Le nombre d’étrangers accueillis a poursuivi sa progression en 2016 pour se fixer à 39 % (+ 3 points par rapport à 2015). Selon le Secours catholique, « cette augmentation régulière traduit la grande fragilité des étrangers en situation de pauvreté extrême ». La part des sans-papiers dans l’ensemble des étrangers rencontrés a doublé ces cinq dernières années, pour se fixer à près de 20 %. La plupart d’entre eux sont originaires d’Afrique subsaharienne, des pays d’Europe de l’Est (hors Union européenne) et d’Asie centrale.

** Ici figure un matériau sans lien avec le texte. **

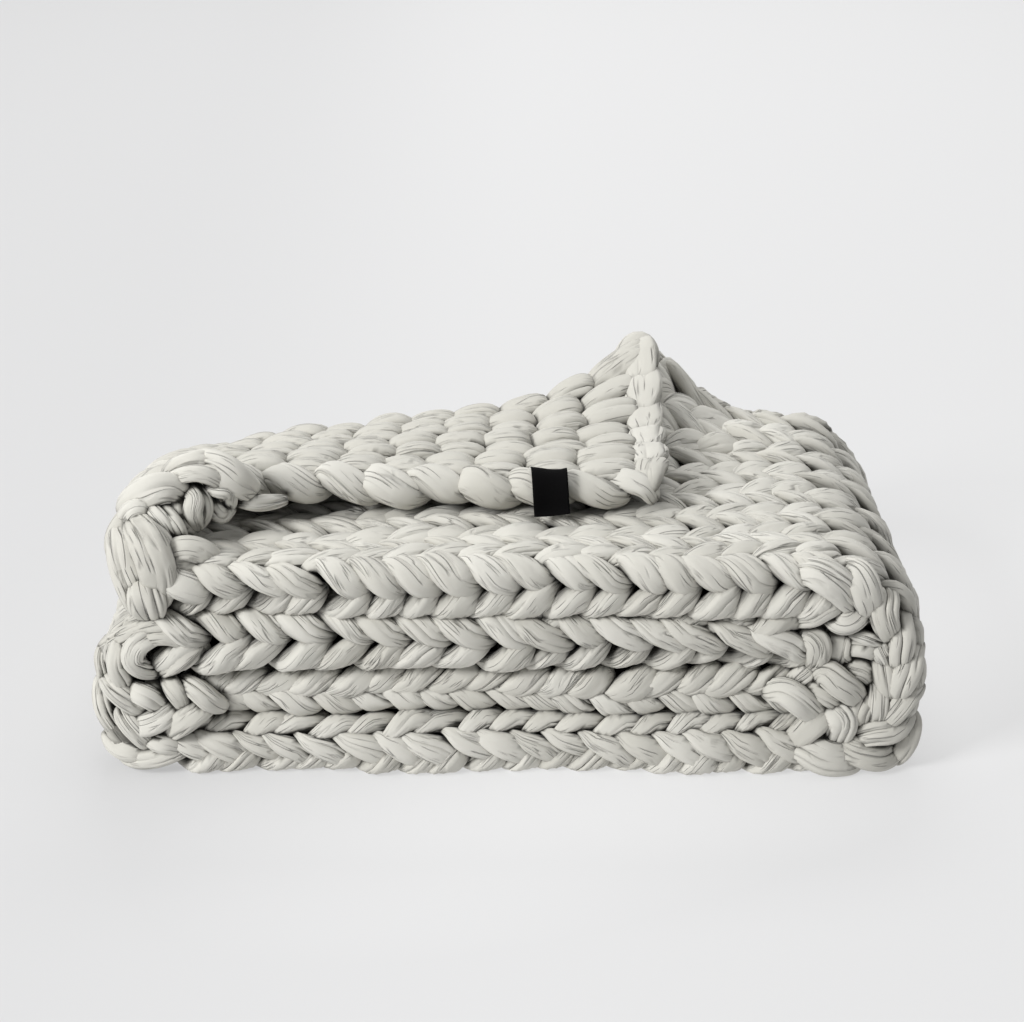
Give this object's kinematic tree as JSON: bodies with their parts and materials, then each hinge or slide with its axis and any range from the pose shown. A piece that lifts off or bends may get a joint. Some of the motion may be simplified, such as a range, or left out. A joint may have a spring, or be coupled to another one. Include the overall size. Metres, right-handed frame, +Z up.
{
  "type": "folded knitted weighted blanket",
  "caption": "Chunky knitted weighted blanket folded back and forth into a low stack, with its end turned back as a flap and a small woven tab.",
  "frame": {"origin": "on the underside, below the middle of the folded blanket's box", "axes": "+Z up, +X along the stack towards the outer fold, +Y towards the back, where the flap's raised corner is"},
  "size_m": [0.5676, 0.313, 0.2182],
  "materials": {
    "knitted_yarn": "matt pale warm grey cotton fabric yarn, hand knitted, about 17 mm thick with fine creases along it",
    "woven_tape": "black woven tape, satin weave, bare"
  },
  "bodies": {
    "root": {"blanket": "knitted_yarn", "label": "woven_tape"}
  },
  "joints": []
}
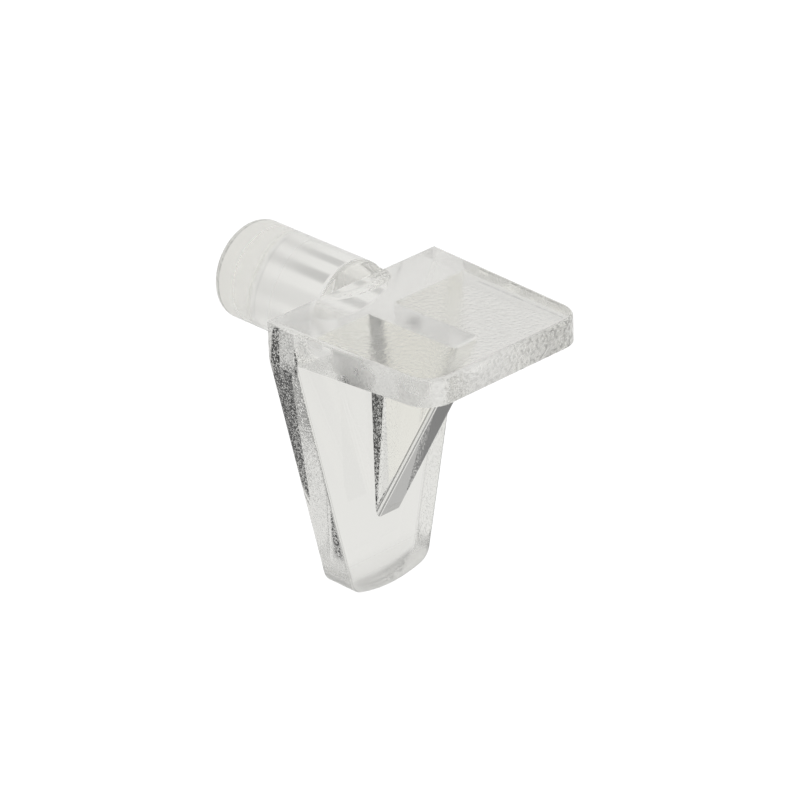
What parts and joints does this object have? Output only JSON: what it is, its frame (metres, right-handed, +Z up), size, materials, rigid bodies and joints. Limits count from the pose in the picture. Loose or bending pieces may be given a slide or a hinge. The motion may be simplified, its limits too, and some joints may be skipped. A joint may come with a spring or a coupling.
{
  "type": "shelf support pin",
  "caption": "Clear moulded shelf support: a round peg for the cabinet side, a flat shelf plate, and a tapered leg braced by a rib.",
  "frame": {"origin": "where the peg's axis meets the wall, which is the plane of the leg's back face", "axes": "+X out of the wall under the shelf, +Z up to the shelf face, and the part is symmetric about Y = 0; the peg runs along -X"},
  "size_m": [0.0174, 0.011, 0.0165],
  "materials": {
    "clear_plastic": "clear, polished on the shelf face, leg front and peg, finely grained on the narrow side faces"
  },
  "bodies": {
    "root": {"shelf_support": "clear_plastic"}
  },
  "joints": []
}
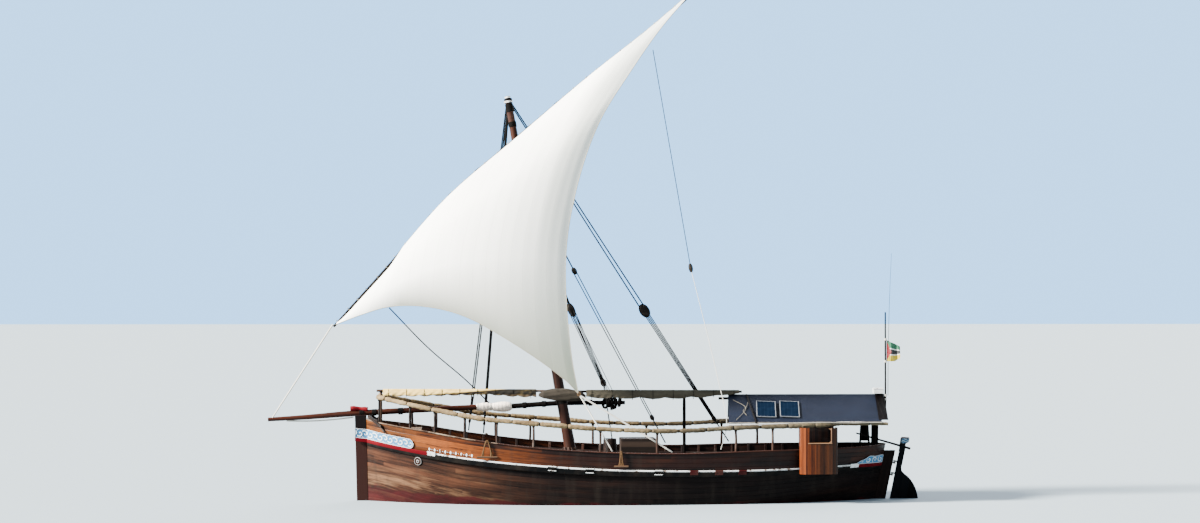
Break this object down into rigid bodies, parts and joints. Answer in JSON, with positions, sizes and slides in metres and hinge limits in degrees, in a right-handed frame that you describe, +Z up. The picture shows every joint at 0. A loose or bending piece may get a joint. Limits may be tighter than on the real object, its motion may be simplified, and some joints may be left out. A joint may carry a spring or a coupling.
{
  "type": "lateen-rigged sailing dhow",
  "caption": "Wooden double-ended sailing dhow afloat: planked hull, raked mast with a lateen sail on a long yard, pitched canvas shelter aft, side rails, bowsprit and outboard rudder.",
  "frame": {"origin": "centreline at the waterline plane, amidships", "axes": "+X towards the bow, +Y to port, +Z up"},
  "size_m": [23.7129, 5.9192, 19.9],
  "materials": {
    "hull_timber": "weathered",
    "deck_timber": "worn, dry",
    "topside_timber": "oiled",
    "painted_timber": "worn paint",
    "dark_timber": "tarred",
    "spar_timber": "oiled",
    "iron": "rusted",
    "sailcloth": "matt",
    "rope": "matt",
    "light_canvas": "matt",
    "grey_canvas": "matt",
    "roof_canvas": "matt",
    "solar_face": "gloss",
    "flag_cloth": "matt"
  },
  "bodies": {
    "boat": {"hull": "hull_timber", "deck": "deck_timber", "foredeck": "deck_timber", "hatch": "deck_timber", "deck_locker": "deck_timber", "bulwark_port": "topside_timber", "bulwark_starboard": "topside_timber", "cap_rail_port": "topside_timber", "cap_rail_starboard": "topside_timber", "quarter_box": "topside_timber", "wale_port": "painted_timber", "wale_starboard": "painted_timber", "bow_board_port": "painted_timber", "bow_board_starboard": "painted_timber", "stern_board_port": "painted_timber", "stern_board_starboard": "painted_timber", "bow_eye_port": "painted_timber", "bow_eye_starboard": "painted_timber", "ridge_box": "painted_timber", "stem_post": "dark_timber", "stern_post": "dark_timber", "keel": "dark_timber", "mast_step": "dark_timber", "spare_spar": "dark_timber", "awning_aft_pole": "dark_timber", "shelter_frame": "dark_timber", "roof_end_boards": "dark_timber", "flagstaff": "dark_timber", "mast": "spar_timber", "bowsprit": "spar_timber", "awning_fore_pole": "spar_timber", "water_barrel": "spar_timber", "gudgeon_1": "iron", "gudgeon_2": "iron", "gudgeon_3": "iron", "shroud_fore_1": "rope", "shroud_fore_2": "rope", "backstay_1": "rope", "backstay_2": "rope", "halyard_tackle": "rope", "spar_padding": "light_canvas", "awning_fore": "light_canvas", "side_rail_port": "light_canvas", "side_rail_starboard": "light_canvas", "awning_aft": "grey_canvas", "mast_cover": "grey_canvas", "shelter_roof": "roof_canvas", "solar_panel_1": "solar_face", "solar_panel_2": "solar_face", "flag": "flag_cloth"},
    "rudder": {"rudder_blade": "dark_timber", "rudder_head": "dark_timber", "tiller": "dark_timber", "pintle_1": "iron", "pintle_2": "iron", "pintle_3": "iron"},
    "yard_and_sail": {"yard": "spar_timber", "sail": "sailcloth", "parrel": "rope"}
  },
  "joints": [
    {"name": "rudder_swing", "type": "hinge", "parent": "boat", "child": "rudder", "pos_m": [-9.62, 0, 0], "axis": [-0.2055, 0, 0.9787], "range_deg": [-35, 35]},
    {"name": "yard_slew", "type": "hinge", "parent": "boat", "child": "yard_and_sail", "pos_m": [1.98, 0, 2], "axis": [0.1759, 0, 0.9844], "range_deg": [-30, 5]}
  ]
}
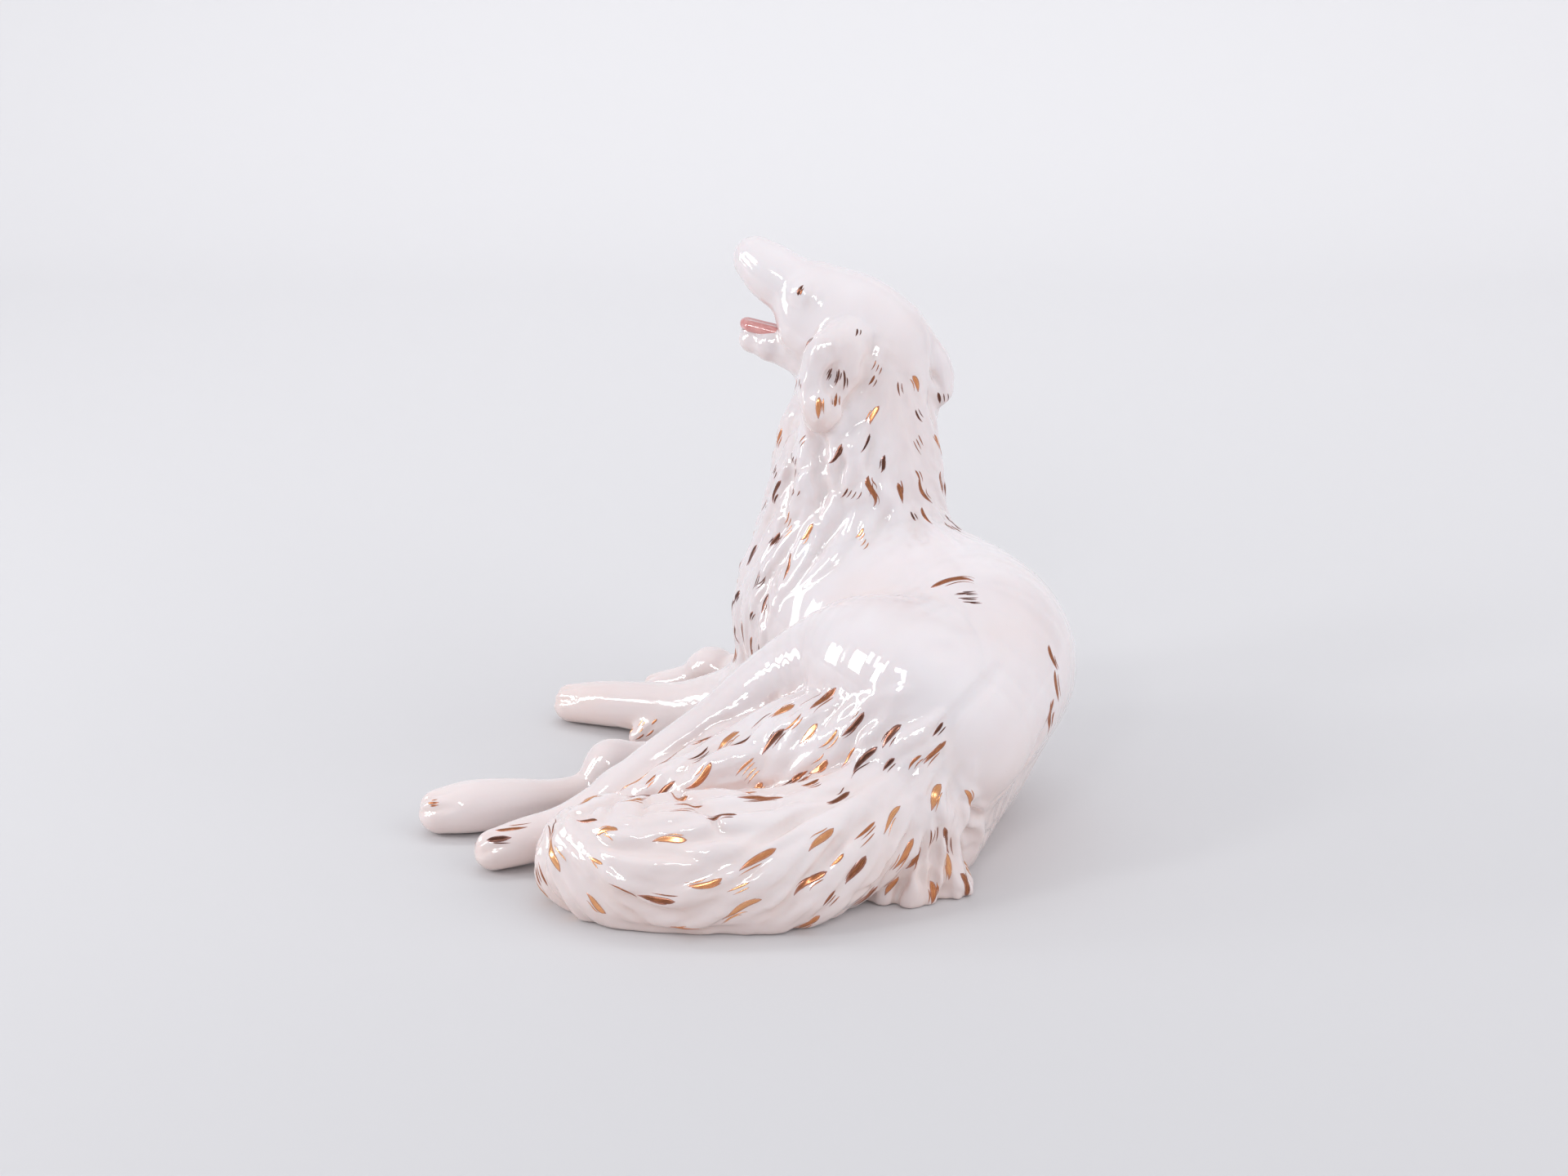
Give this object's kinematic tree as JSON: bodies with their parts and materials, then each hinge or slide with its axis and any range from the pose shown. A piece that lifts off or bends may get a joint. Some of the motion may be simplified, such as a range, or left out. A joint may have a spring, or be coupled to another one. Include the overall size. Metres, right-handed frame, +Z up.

L’étude indique que 68 % des actifs rencontrés par l’association en 2016 sont au chômage, contre 65 % en 2008. Néanmoins, près d’une personne sur cinq accueillies par le Secours catholique travaille, dont un quart en CDI à temps plein. Ainsi, « même avec une situation professionnelle stable, ces personnes continuent d’avoir des conditions de vie précaires », constate l’association. Par ailleurs, 19 % des ménages rencontrés par les équipes ne disposaient d’aucunes ressources.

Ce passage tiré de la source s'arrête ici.